Knock down those weeds and seedlings ...

2. Weed control!

This is the time to get those weeds under control. When the fall rains start, weed seeds on the surface of the soil suddenly all sprout to life.

Remove them by hand, or knock them over with a hoe. I gently pull out all large and/or tap rooted weeds but prefer to knock the wee ones down and rake them up. I never leave them on top of the beds to die at this time of year ... they may quickly take root again or harbour insect eggs.

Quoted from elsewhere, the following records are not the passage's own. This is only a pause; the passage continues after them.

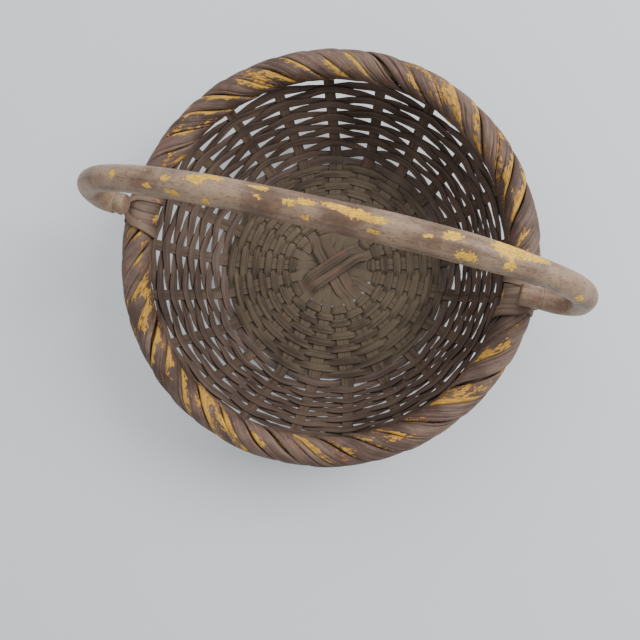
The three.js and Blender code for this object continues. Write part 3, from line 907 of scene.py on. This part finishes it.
def earPiece(name, side, node):
    # a strip carried up one leg, round under the peg and down the other
    leg = earStops()
    apex = leg[-1:].copy()
    apex[0, 0], apex[0, 1] = ear["apex"], 0.0
    back = leg[::-1].copy()
    back[:, 1] *= -1
    path = curveThrough(np.concatenate([leg, apex, back]), 8)
    place, beside, height, tilt, width = path.T
    middle = np.stack([side * np.sqrt(place ** 2 - beside ** 2), beside, height], -1)
    along = np.gradient(middle, axis=0)
    along /= np.linalg.norm(along, axis=1)[:, None]
    inward = -middle * np.array([1, 1, 0])
    inward /= np.linalg.norm(inward, axis=1)[:, None]
    normal = inward * np.cos(tilt)[:, None] + np.array([0, 0, 1.0]) * np.sin(tilt)[:, None]
    sideways = np.cross(normal, along)
    sideways /= np.linalg.norm(sideways, axis=1)[:, None]
    normal = np.cross(along, sideways)
    across, thick = splintSection()
    reach = across[None, :] * width[:, None] / 2
    skin = thick[None, :] * ear["thickness"] / 2
    rings = stripRings(middle, sideways, normal, reach, skin)
    straight = asSheet(alongPath(middle)[:, None] + side * 3.3, reach, skin)
    made = lattice(name, rings, straight, across[None, :], np.zeros((1, 1)))
    return finishPiece(made, strapPaint, "basket", "painted_strap", node)


def lashingPiece(name, side, node):
    # a closed band: half a circle over the peg's neck, then down and under the strap
    reach = lashing["neck"] + ear["slack"] + lashing["thickness"] / 2
    strapUnder = basket["borderLevel"] + ear["wrap"] - ear["thickness"] / 2
    bottom = strapUnder - ear["slack"] - lashing["thickness"] / 2
    turn = np.linspace(0, np.pi, 25)
    over = np.stack([reach * np.cos(turn), handle["pivotHeight"] + reach * np.sin(turn)], -1)
    down = np.array([[inset - reach, bottom + rise] for inset, rise in lashing["corners"]])
    outline = np.concatenate([over, down, [[0, bottom]], (down * [-1, 1])[::-1]])
    step = np.roll(outline, -1, 0) - np.roll(outline, 1, 0)
    normal = np.stack([np.zeros(len(outline)), step[:, 1], -step[:, 0]], -1)
    normal /= np.linalg.norm(normal, axis=1)[:, None]
    middle = np.stack([np.full(len(outline), side * lashing["place"]), outline[:, 0], outline[:, 1]], -1)
    across, thick = splintSection()
    rings = middle[:, None, :] + np.array([1.0, 0, 0]) * (across * lashing["width"] / 2)[None, :, None]
    rings = rings + normal[:, None, :] * (thick * lashing["thickness"] / 2)[None, :, None]
    made = lattice(name, rings, rings, across[None, :], np.zeros((1, 1)), isLoop=True)
    return finishPiece(made, handlePaint, "basket", "painted_strap", node)


def earPad(name, side, seed):
    # a wide flat splint round the border between the strap's legs, at one depth, less a few thin cracks
    wrap = np.radians(np.linspace(pad["wrapFrom"], pad["wrapTo"], 60))
    across, thick = splintSection(25)
    rng = np.random.default_rng(seed)
    middle = (0 if side > 0 else np.pi) + pad["wander"] * waver(wrap, seed, 1.1)
    width = pad["span"] / 2 * (1 + pad["widthStray"] * waver(wrap, seed + 1, 0.5))
    angle = middle[:, None] + across[None, :] * width[:, None]
    places = rng.uniform(-0.8, 0.8, pad["cracks"])[:, None]
    crack = pad["crackDepth"] * np.exp(-(((across - places) / pad["crackWidth"]) ** 2)).sum(0)
    skin = thick * pad["thickness"] / 2 - crack * (thick > 0)
    depth = pad["depth"] + skin + pad["swell"] * waver(wrap, seed + 2, 0.3)[:, None]
    straight = asSheet(wrap[:, None] * 0.0113 + seed, across[None, :] * 0.0104, depth * 0.1)
    inner = smoothStep(wrap, pad["bareFrom"], pad["bareTo"])[:, None]
    bare = pad["bare"] * inner * np.exp(-(((across[None, :] - 0.1) / 0.75) ** 2)) + pad["soundPaint"]
    made = lattice(name, roundBorder(angle, wrap, depth), straight, across[None, :], bare)
    made.data.materials.append(padPaint)
    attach(made, "basket")
    return made


for end, side in (("Right", 1), ("Left", -1)):
    earPad(f"earPad{end}", side, 60 + side)
    earPiece(f"earStrap{end}", side, f"ear_strap_{end.lower()}")
    lashingPiece(f"earLashing{end}", side, f"ear_lashing_{end.lower()}")
print("ears made")


studio = {
    "floorColour": rgb(222, 226, 228),
    "floorGlow": 0.16,
    "worldColour": rgb(236, 240, 244),
    "worldStrength": 0.63,
    "keyPlace": (1.2, 0.75, 1.25),
    "keySize": 1.0,
    "keyPower": 31.0,
    "fillPlace": (-0.6, 0.9, 1.4),
    "fillSize": 1.6,
    "fillPower": 10.0,
    "cameraPlace": (0.0821, -0.0657, 0.5154),
    "cameraAim": (0.0107, -0.0464, 0.07),
    "cameraRoll": np.radians(14.2),
    "lens": 36.1,
}


def aimed(made, place, aim, roll=0.0):
    back = (Vector(place) - Vector(aim)).normalized()
    right = Vector((0, 1, 0)).cross(back).normalized()
    up = back.cross(right)
    turned = Matrix((right, up, back)).transposed().to_4x4()
    made.matrix_world = Matrix.Translation(place) @ turned @ Matrix.Rotation(roll, 4, "Z")
    bpy.context.scene.collection.objects.link(made)
    return made


floorMesh = bpy.data.meshes.new("floor")
floorMesh.from_pydata([(-4, -4, 0), (4, -4, 0), (4, 4, 0), (-4, 4, 0)], [], [(0, 1, 2, 3)])
floor = bpy.data.objects.new("floor", floorMesh)
bpy.context.scene.collection.objects.link(floor)
floorMesh.materials.append(Finish("floorPale").finish(**{
    "Base Color": studio["floorColour"], "Roughness": 0.8,
    "Emission Color": studio["floorColour"], "Emission Strength": studio["floorGlow"]}))

world = bpy.data.worlds.new("studio")
world.use_nodes = True
world.node_tree.nodes["Background"].inputs["Color"].default_value = studio["worldColour"]
world.node_tree.nodes["Background"].inputs["Strength"].default_value = studio["worldStrength"]
bpy.context.scene.world = world
for name in ("key", "fill"):
    lamp = bpy.data.lights.new(name, "AREA")
    lamp.size = studio[name + "Size"]
    lamp.energy = studio[name + "Power"]
    aimed(bpy.data.objects.new(name, lamp), studio[name + "Place"], (0, 0, 0.04))

lens = bpy.data.cameras.new("camera")
lens.lens = studio["lens"]
lens.sensor_width = 36.0
lens.clip_start = 0.01
camera = bpy.data.objects.new("camera", lens)
aimed(camera, studio["cameraPlace"], studio["cameraAim"], studio["cameraRoll"])
bpy.context.scene.camera = camera
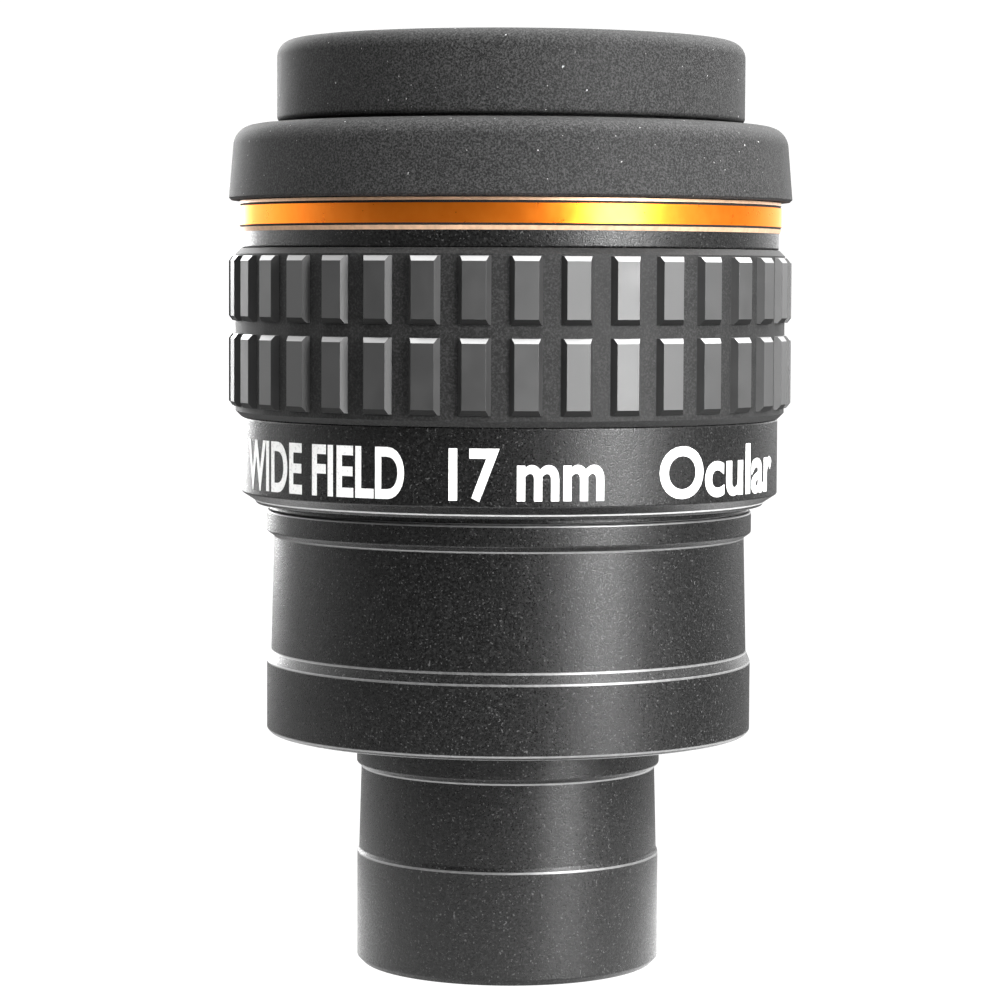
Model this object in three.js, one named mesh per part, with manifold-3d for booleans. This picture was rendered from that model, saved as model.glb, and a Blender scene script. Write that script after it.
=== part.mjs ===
// A modular wide-field telescope eyepiece: a 2 inch barrel with an unscrewing 1.25 inch nosepiece,
// eight lens elements in five groups, and a rubber eyecup that folds and pulls off.
// Millimetres, +Z up along the optical axis, origin at the centre of the nosepiece's open end.
import * as THREE from "three";
import { mergeVertices } from "three/addons/utils/BufferGeometryUtils.js";
import Module from "manifold-3d";

const wasm = await Module();
wasm.setup();

// ---- Driving dimensions ----------------------------------------------------------------------
const INCH = 25.4;
const NOSE_R = (1.25 * INCH) / 2; // 1.25 inch push-fit barrel
const BARREL_R = (2 * INCH) / 2; // 2 inch push-fit barrel
const BODY_R = 28.05; // lettered aluminium body
const GRIP_R = 28.7; // rubber grip band between its pads
const PAD_R = 29.37; // flat outer face of a grip pad
const TRIM_R = 28.3; // coloured trim ring
const SKIRT_R = 29.4; // eyecup skirt at its lower edge
const RIM_R = 24.4; // folded eyecup wall
const FILTER_BORE_R = 14.0; // M28.5 filter thread in the nosepiece
const M48_R = 23.6; // male thread of the nosepiece flange, crest
const M54_R = 27.0; // photo thread under the eyecup skirt
const M43_R = 21.5; // photo thread inside the eyecup

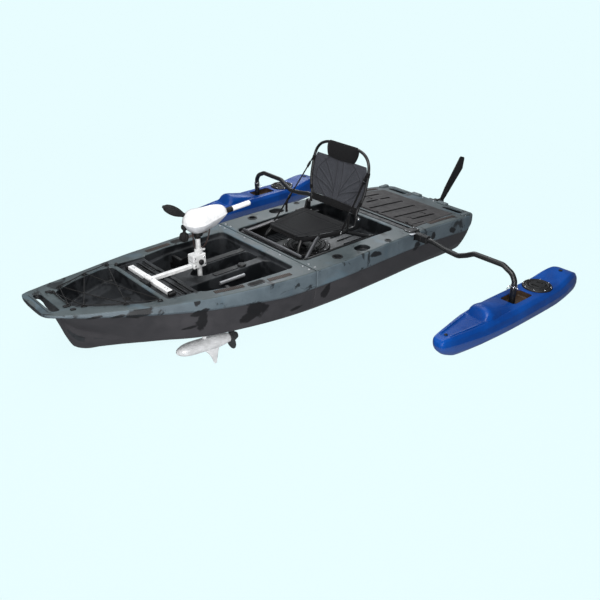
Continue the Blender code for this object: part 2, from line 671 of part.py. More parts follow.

My favourite tool for this is the Winged Weeder. It slices the weeds down from all sides, push or pull, without digging into or disturbing the soil. As it just skims right under the surface, is perfect for us no-dig gardener types. Regular hoes disturb the soil surface which just brings up more weed seeds to deal with. (Nope, no kick backs for telling you about this tool, just sharing)

If you are a companion planter, as I am, you will have lots and lots of volunteers at this time of year. Calendula, nasturtiums, marigolds, borage, lemon balm, all kinds of wee little sprouts springing up everywhere. I remove them all. More seedlings will sprout up again in spring, so I then pick and choose which ones are in the right place, and how many to keep.

Chicken manure ...

3. Top dress!

Top dressing is literally food for your soil! Feed your garden beds with 1 to 3 inches of compost or manure annually.

Top dressing feeds your soil, suppresses weeds, makes for great water penetration and retention, and keeps beneficial micro-organisms thriving in your garden. You will never need to use fertilisers again.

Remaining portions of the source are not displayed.